* [WORK TO DO]: Quote exactly and only this range of lines in the data below: the line that holds "record = json.load(file)" to the line that holds "bpy.data.objects.remove(obj)", both included.

* [COLLECTED DATA]:
·····

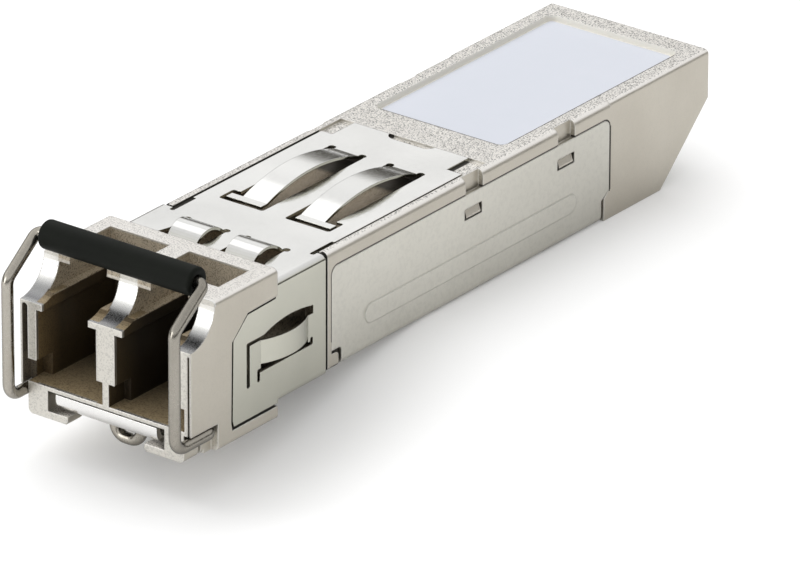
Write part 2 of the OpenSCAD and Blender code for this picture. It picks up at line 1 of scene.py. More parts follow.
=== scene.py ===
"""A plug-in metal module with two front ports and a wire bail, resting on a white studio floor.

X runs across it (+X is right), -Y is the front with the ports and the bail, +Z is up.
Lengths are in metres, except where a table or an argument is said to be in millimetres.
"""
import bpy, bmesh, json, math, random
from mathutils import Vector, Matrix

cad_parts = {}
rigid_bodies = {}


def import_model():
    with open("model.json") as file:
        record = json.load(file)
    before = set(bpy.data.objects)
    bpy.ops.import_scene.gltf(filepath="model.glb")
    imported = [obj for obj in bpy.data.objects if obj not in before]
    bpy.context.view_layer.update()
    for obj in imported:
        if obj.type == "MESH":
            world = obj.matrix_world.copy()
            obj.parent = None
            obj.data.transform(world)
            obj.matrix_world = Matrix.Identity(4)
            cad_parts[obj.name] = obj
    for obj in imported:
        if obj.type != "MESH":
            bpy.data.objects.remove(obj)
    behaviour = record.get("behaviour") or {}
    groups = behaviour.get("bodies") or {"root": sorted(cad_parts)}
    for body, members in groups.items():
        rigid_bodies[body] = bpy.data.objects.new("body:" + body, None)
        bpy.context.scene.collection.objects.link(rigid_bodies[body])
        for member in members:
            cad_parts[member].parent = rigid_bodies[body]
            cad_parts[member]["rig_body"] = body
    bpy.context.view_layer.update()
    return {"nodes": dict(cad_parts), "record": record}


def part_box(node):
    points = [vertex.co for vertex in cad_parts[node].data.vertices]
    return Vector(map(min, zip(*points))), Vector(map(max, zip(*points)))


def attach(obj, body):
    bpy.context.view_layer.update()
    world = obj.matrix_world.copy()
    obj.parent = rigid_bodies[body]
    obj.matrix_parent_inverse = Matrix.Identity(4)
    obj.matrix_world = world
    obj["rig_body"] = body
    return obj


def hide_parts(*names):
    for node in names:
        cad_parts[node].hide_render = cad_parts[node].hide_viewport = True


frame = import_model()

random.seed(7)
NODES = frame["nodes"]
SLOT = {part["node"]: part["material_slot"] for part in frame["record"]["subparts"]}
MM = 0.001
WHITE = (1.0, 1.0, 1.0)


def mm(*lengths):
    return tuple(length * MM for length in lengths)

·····

* [COMPLETE RESPONSE]:
        record = json.load(file)
    before = set(bpy.data.objects)
    bpy.ops.import_scene.gltf(filepath="model.glb")
    imported = [obj for obj in bpy.data.objects if obj not in before]
    bpy.context.view_layer.update()
    for obj in imported:
        if obj.type == "MESH":
            world = obj.matrix_world.copy()
            obj.parent = None
            obj.data.transform(world)
            obj.matrix_world = Matrix.Identity(4)
            cad_parts[obj.name] = obj
    for obj in imported:
        if obj.type != "MESH":
            bpy.data.objects.remove(obj)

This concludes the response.